### Given data:
┄┄┄┄┄┄┄┄┄┄

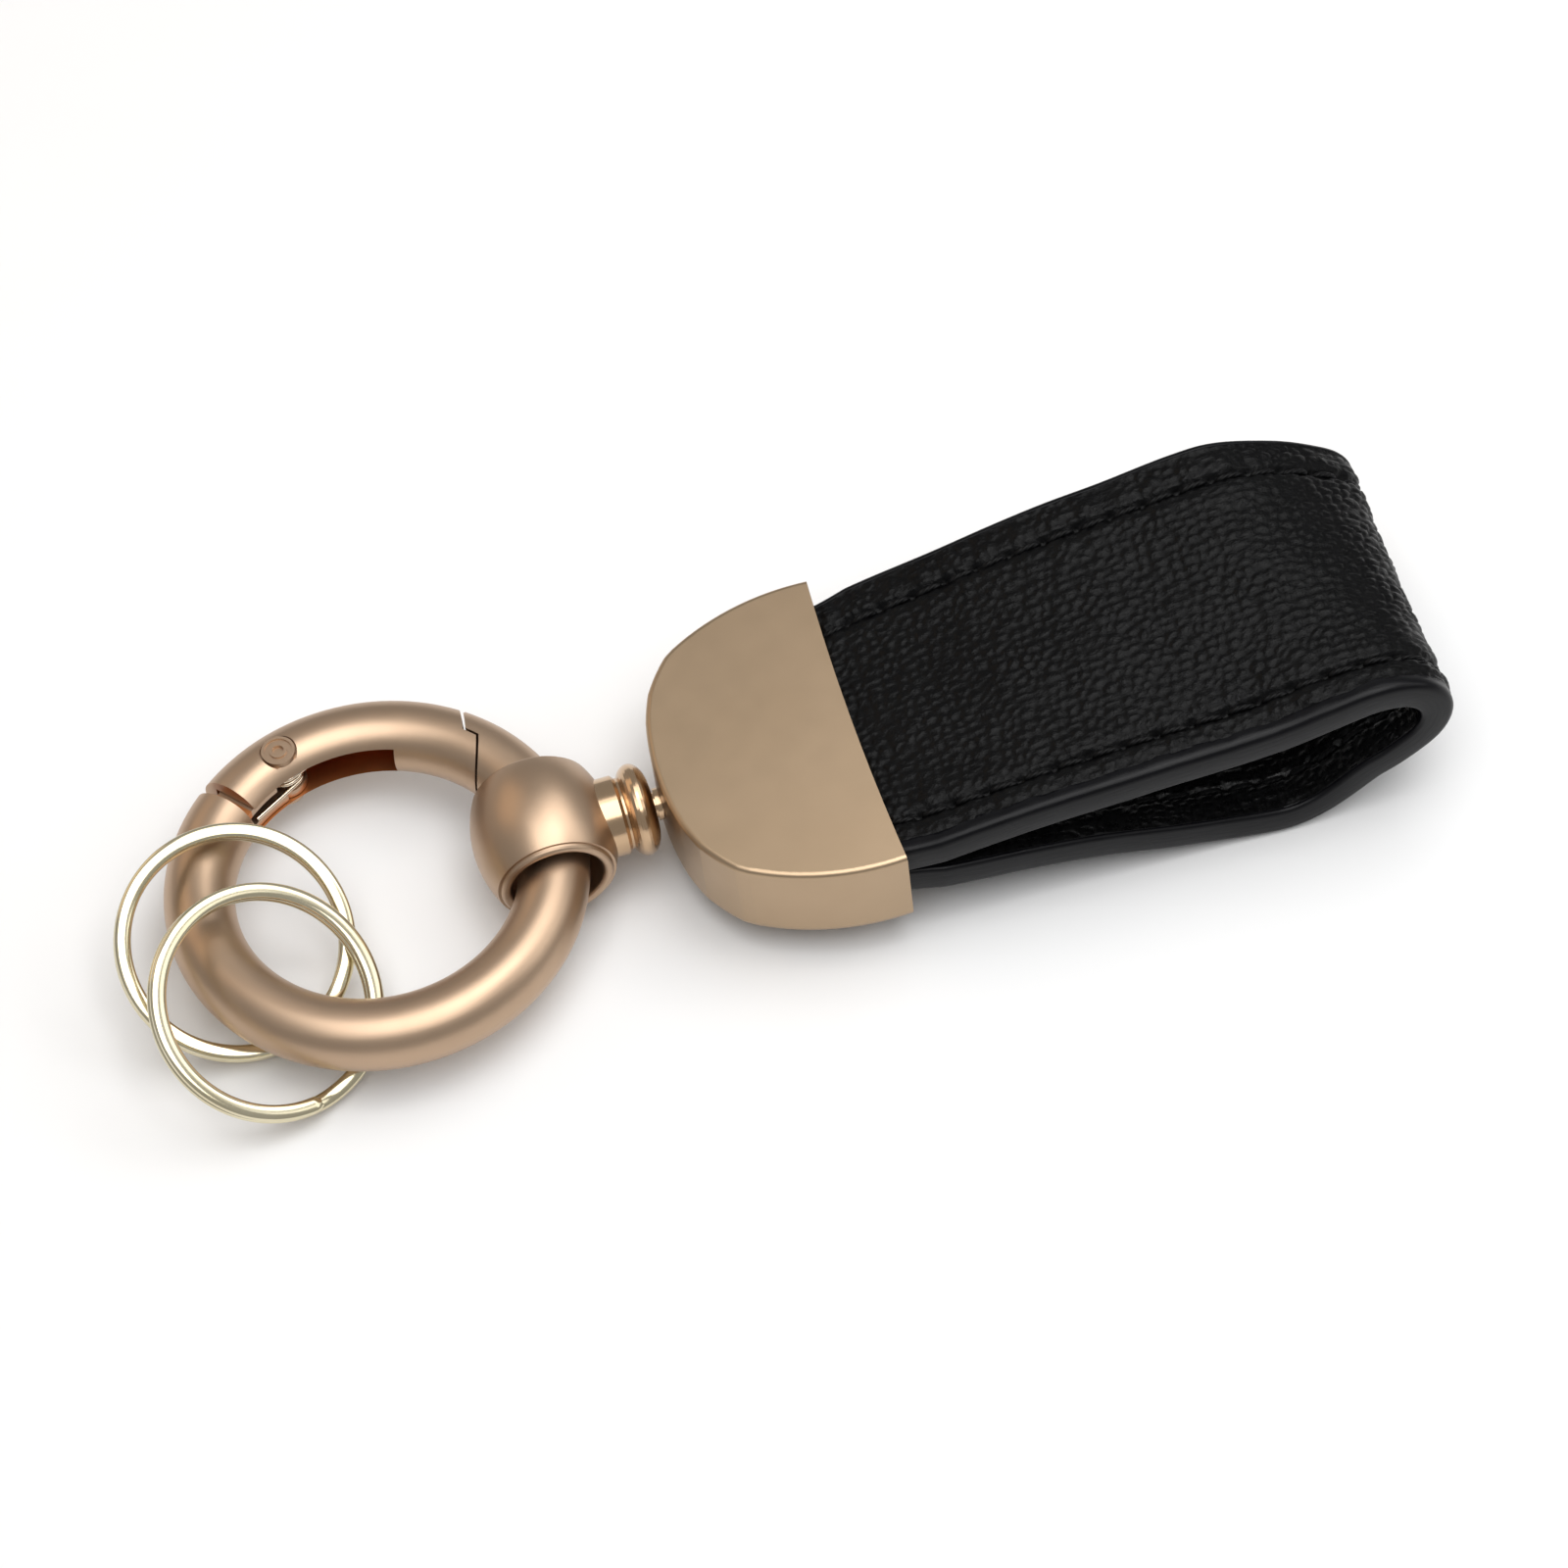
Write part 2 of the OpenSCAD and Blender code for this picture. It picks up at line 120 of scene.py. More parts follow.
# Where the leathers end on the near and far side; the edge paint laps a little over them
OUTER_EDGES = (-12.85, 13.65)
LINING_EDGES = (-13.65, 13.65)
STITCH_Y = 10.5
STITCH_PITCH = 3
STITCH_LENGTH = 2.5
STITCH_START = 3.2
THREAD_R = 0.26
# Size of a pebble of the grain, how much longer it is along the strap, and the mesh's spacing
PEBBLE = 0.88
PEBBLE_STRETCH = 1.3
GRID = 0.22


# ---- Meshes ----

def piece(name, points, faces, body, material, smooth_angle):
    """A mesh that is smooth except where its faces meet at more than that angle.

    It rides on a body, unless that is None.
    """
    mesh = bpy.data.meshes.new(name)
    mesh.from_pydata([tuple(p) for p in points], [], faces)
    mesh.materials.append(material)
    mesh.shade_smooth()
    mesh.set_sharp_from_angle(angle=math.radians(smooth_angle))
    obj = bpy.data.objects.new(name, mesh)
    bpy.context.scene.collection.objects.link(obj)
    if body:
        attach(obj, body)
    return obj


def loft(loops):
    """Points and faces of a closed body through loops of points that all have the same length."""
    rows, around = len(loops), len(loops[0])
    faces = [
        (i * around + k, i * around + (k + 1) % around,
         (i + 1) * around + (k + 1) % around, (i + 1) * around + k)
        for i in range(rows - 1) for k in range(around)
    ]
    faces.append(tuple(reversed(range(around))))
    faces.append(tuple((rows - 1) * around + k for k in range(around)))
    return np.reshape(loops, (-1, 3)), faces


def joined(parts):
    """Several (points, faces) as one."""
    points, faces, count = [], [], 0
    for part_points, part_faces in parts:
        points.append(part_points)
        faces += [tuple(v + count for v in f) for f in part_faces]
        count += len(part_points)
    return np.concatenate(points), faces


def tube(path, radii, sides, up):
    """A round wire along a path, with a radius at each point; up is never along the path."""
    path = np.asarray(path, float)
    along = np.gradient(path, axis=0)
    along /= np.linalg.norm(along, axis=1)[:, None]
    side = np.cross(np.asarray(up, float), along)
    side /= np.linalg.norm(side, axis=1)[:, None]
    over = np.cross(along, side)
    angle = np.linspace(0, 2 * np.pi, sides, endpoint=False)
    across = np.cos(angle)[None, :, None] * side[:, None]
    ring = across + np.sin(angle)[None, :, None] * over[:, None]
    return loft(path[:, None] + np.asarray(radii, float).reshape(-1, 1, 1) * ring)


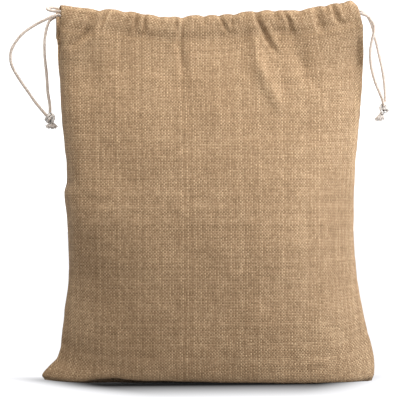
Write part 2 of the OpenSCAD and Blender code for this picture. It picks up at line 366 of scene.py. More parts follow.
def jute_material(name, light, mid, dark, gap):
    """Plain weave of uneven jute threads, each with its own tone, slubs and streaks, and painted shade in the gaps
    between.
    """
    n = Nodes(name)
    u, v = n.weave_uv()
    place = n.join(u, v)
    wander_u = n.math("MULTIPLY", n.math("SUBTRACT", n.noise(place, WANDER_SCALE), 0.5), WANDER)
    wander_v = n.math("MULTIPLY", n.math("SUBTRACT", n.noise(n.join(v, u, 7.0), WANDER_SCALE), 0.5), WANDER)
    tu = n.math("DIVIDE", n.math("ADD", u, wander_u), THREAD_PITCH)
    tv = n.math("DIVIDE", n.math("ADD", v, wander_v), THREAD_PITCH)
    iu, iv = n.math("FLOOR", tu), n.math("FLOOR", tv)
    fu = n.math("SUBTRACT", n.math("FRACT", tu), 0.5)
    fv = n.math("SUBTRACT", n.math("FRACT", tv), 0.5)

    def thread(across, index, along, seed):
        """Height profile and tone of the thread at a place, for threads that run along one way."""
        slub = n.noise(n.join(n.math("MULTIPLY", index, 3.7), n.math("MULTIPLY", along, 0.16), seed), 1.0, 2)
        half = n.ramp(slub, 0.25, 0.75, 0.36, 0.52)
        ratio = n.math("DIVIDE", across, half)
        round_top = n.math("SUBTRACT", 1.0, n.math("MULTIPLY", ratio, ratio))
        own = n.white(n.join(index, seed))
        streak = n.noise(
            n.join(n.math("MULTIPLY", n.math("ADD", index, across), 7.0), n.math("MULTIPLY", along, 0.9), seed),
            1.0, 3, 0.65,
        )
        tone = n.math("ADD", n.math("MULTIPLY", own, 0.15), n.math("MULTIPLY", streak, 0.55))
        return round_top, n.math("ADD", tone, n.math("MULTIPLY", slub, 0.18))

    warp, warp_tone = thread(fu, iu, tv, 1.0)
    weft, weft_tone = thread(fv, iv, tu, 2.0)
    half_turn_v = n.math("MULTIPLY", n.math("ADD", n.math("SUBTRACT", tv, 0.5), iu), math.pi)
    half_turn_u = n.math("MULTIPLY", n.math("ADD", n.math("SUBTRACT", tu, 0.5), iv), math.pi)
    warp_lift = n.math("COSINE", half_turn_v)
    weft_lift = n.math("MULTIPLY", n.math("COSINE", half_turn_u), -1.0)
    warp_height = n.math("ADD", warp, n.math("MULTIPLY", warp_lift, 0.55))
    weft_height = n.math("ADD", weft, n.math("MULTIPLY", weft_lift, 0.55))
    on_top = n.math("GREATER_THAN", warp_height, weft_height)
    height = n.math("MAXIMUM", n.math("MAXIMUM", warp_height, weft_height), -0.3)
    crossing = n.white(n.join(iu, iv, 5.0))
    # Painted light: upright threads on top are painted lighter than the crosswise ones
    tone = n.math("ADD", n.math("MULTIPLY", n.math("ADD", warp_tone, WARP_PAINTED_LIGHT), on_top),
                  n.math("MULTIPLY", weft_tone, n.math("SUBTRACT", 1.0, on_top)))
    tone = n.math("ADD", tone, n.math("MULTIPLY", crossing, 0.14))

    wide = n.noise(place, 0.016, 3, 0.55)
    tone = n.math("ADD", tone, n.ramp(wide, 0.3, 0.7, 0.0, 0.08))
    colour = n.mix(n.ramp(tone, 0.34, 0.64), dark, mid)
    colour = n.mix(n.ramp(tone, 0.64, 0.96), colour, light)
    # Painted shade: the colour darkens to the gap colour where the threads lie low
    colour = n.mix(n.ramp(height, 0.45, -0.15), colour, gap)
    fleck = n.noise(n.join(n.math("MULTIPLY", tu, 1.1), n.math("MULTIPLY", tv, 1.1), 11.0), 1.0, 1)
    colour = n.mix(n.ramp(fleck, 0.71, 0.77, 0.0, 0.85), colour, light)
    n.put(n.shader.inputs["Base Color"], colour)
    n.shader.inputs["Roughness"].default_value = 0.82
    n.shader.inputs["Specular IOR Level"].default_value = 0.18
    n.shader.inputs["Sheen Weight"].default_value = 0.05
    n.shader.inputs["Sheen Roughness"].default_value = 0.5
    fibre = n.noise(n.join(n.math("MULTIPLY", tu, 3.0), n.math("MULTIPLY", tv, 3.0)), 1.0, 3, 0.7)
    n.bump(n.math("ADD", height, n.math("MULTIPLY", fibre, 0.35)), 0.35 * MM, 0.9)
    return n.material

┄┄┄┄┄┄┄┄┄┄

Write out all records exactly, keeping every detail.

### Exercise response:
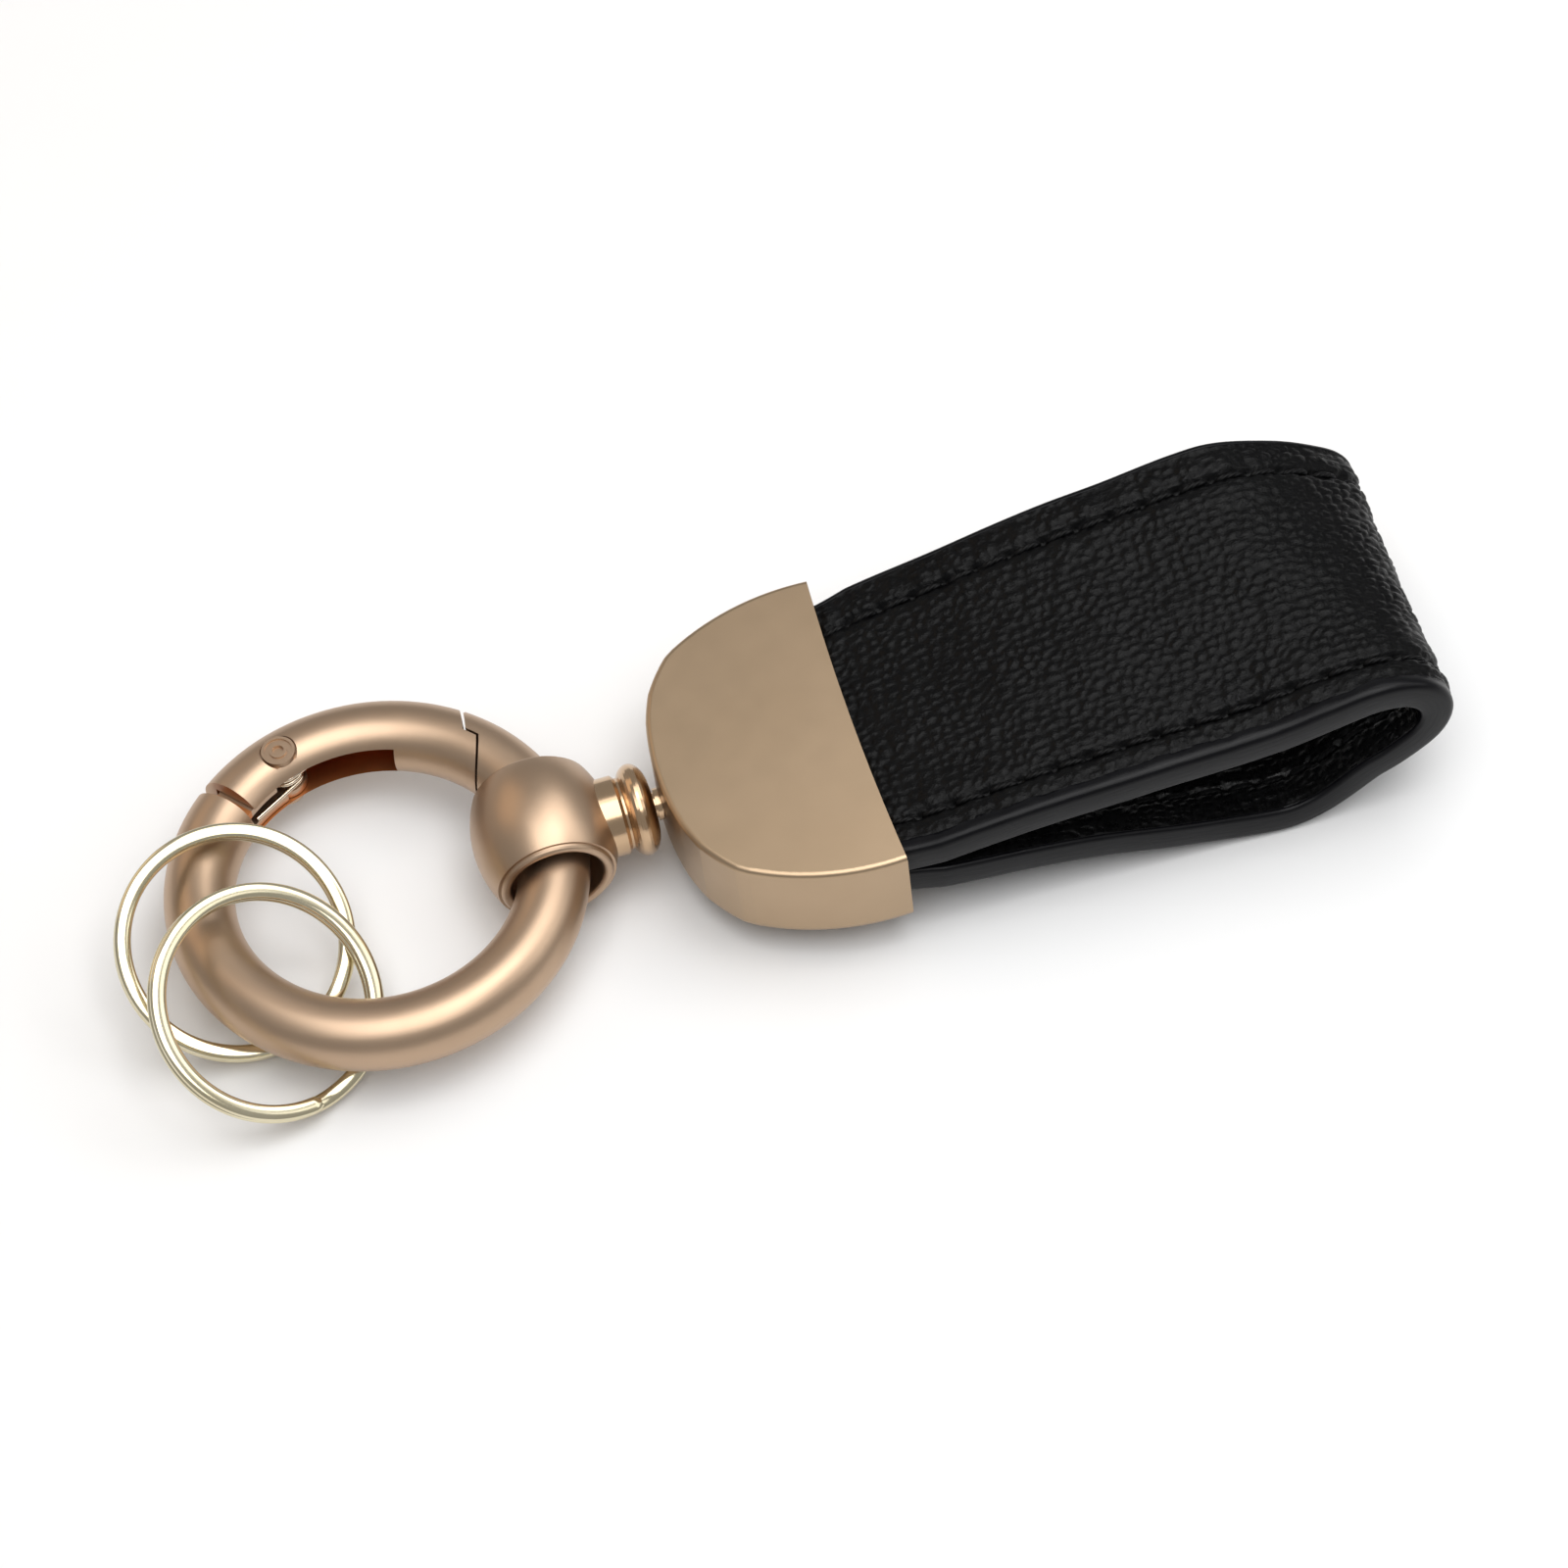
Write part 2 of the OpenSCAD and Blender code for this picture. It picks up at line 120 of scene.py. More parts follow.
# Where the leathers end on the near and far side; the edge paint laps a little over them
OUTER_EDGES = (-12.85, 13.65)
LINING_EDGES = (-13.65, 13.65)
STITCH_Y = 10.5
STITCH_PITCH = 3
STITCH_LENGTH = 2.5
STITCH_START = 3.2
THREAD_R = 0.26
# Size of a pebble of the grain, how much longer it is along the strap, and the mesh's spacing
PEBBLE = 0.88
PEBBLE_STRETCH = 1.3
GRID = 0.22


# ---- Meshes ----

def piece(name, points, faces, body, material, smooth_angle):
    """A mesh that is smooth except where its faces meet at more than that angle.

    It rides on a body, unless that is None.
    """
    mesh = bpy.data.meshes.new(name)
    mesh.from_pydata([tuple(p) for p in points], [], faces)
    mesh.materials.append(material)
    mesh.shade_smooth()
    mesh.set_sharp_from_angle(angle=math.radians(smooth_angle))
    obj = bpy.data.objects.new(name, mesh)
    bpy.context.scene.collection.objects.link(obj)
    if body:
        attach(obj, body)
    return obj


def loft(loops):
    """Points and faces of a closed body through loops of points that all have the same length."""
    rows, around = len(loops), len(loops[0])
    faces = [
        (i * around + k, i * around + (k + 1) % around,
         (i + 1) * around + (k + 1) % around, (i + 1) * around + k)
        for i in range(rows - 1) for k in range(around)
    ]
    faces.append(tuple(reversed(range(around))))
    faces.append(tuple((rows - 1) * around + k for k in range(around)))
    return np.reshape(loops, (-1, 3)), faces


def joined(parts):
    """Several (points, faces) as one."""
    points, faces, count = [], [], 0
    for part_points, part_faces in parts:
        points.append(part_points)
        faces += [tuple(v + count for v in f) for f in part_faces]
        count += len(part_points)
    return np.concatenate(points), faces


def tube(path, radii, sides, up):
    """A round wire along a path, with a radius at each point; up is never along the path."""
    path = np.asarray(path, float)
    along = np.gradient(path, axis=0)
    along /= np.linalg.norm(along, axis=1)[:, None]
    side = np.cross(np.asarray(up, float), along)
    side /= np.linalg.norm(side, axis=1)[:, None]
    over = np.cross(along, side)
    angle = np.linspace(0, 2 * np.pi, sides, endpoint=False)
    across = np.cos(angle)[None, :, None] * side[:, None]
    ring = across + np.sin(angle)[None, :, None] * over[:, None]
    return loft(path[:, None] + np.asarray(radii, float).reshape(-1, 1, 1) * ring)


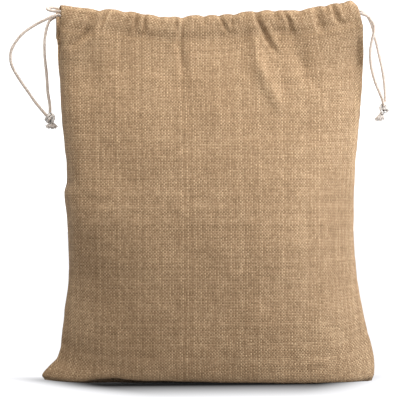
Write part 2 of the OpenSCAD and Blender code for this picture. It picks up at line 366 of scene.py. More parts follow.
def jute_material(name, light, mid, dark, gap):
    """Plain weave of uneven jute threads, each with its own tone, slubs and streaks, and painted shade in the gaps
    between.
    """
    n = Nodes(name)
    u, v = n.weave_uv()
    place = n.join(u, v)
    wander_u = n.math("MULTIPLY", n.math("SUBTRACT", n.noise(place, WANDER_SCALE), 0.5), WANDER)
    wander_v = n.math("MULTIPLY", n.math("SUBTRACT", n.noise(n.join(v, u, 7.0), WANDER_SCALE), 0.5), WANDER)
    tu = n.math("DIVIDE", n.math("ADD", u, wander_u), THREAD_PITCH)
    tv = n.math("DIVIDE", n.math("ADD", v, wander_v), THREAD_PITCH)
    iu, iv = n.math("FLOOR", tu), n.math("FLOOR", tv)
    fu = n.math("SUBTRACT", n.math("FRACT", tu), 0.5)
    fv = n.math("SUBTRACT", n.math("FRACT", tv), 0.5)

    def thread(across, index, along, seed):
        """Height profile and tone of the thread at a place, for threads that run along one way."""
        slub = n.noise(n.join(n.math("MULTIPLY", index, 3.7), n.math("MULTIPLY", along, 0.16), seed), 1.0, 2)
        half = n.ramp(slub, 0.25, 0.75, 0.36, 0.52)
        ratio = n.math("DIVIDE", across, half)
        round_top = n.math("SUBTRACT", 1.0, n.math("MULTIPLY", ratio, ratio))
        own = n.white(n.join(index, seed))
        streak = n.noise(
            n.join(n.math("MULTIPLY", n.math("ADD", index, across), 7.0), n.math("MULTIPLY", along, 0.9), seed),
            1.0, 3, 0.65,
        )
        tone = n.math("ADD", n.math("MULTIPLY", own, 0.15), n.math("MULTIPLY", streak, 0.55))
        return round_top, n.math("ADD", tone, n.math("MULTIPLY", slub, 0.18))

    warp, warp_tone = thread(fu, iu, tv, 1.0)
    weft, weft_tone = thread(fv, iv, tu, 2.0)
    half_turn_v = n.math("MULTIPLY", n.math("ADD", n.math("SUBTRACT", tv, 0.5), iu), math.pi)
    half_turn_u = n.math("MULTIPLY", n.math("ADD", n.math("SUBTRACT", tu, 0.5), iv), math.pi)
    warp_lift = n.math("COSINE", half_turn_v)
    weft_lift = n.math("MULTIPLY", n.math("COSINE", half_turn_u), -1.0)
    warp_height = n.math("ADD", warp, n.math("MULTIPLY", warp_lift, 0.55))
    weft_height = n.math("ADD", weft, n.math("MULTIPLY", weft_lift, 0.55))
    on_top = n.math("GREATER_THAN", warp_height, weft_height)
    height = n.math("MAXIMUM", n.math("MAXIMUM", warp_height, weft_height), -0.3)
    crossing = n.white(n.join(iu, iv, 5.0))
    # Painted light: upright threads on top are painted lighter than the crosswise ones
    tone = n.math("ADD", n.math("MULTIPLY", n.math("ADD", warp_tone, WARP_PAINTED_LIGHT), on_top),
                  n.math("MULTIPLY", weft_tone, n.math("SUBTRACT", 1.0, on_top)))
    tone = n.math("ADD", tone, n.math("MULTIPLY", crossing, 0.14))

    wide = n.noise(place, 0.016, 3, 0.55)
    tone = n.math("ADD", tone, n.ramp(wide, 0.3, 0.7, 0.0, 0.08))
    colour = n.mix(n.ramp(tone, 0.34, 0.64), dark, mid)
    colour = n.mix(n.ramp(tone, 0.64, 0.96), colour, light)
    # Painted shade: the colour darkens to the gap colour where the threads lie low
    colour = n.mix(n.ramp(height, 0.45, -0.15), colour, gap)
    fleck = n.noise(n.join(n.math("MULTIPLY", tu, 1.1), n.math("MULTIPLY", tv, 1.1), 11.0), 1.0, 1)
    colour = n.mix(n.ramp(fleck, 0.71, 0.77, 0.0, 0.85), colour, light)
    n.put(n.shader.inputs["Base Color"], colour)
    n.shader.inputs["Roughness"].default_value = 0.82
    n.shader.inputs["Specular IOR Level"].default_value = 0.18
    n.shader.inputs["Sheen Weight"].default_value = 0.05
    n.shader.inputs["Sheen Roughness"].default_value = 0.5
    fibre = n.noise(n.join(n.math("MULTIPLY", tu, 3.0), n.math("MULTIPLY", tv, 3.0)), 1.0, 3, 0.7)
    n.bump(n.math("ADD", height, n.math("MULTIPLY", fibre, 0.35)), 0.35 * MM, 0.9)
    return n.material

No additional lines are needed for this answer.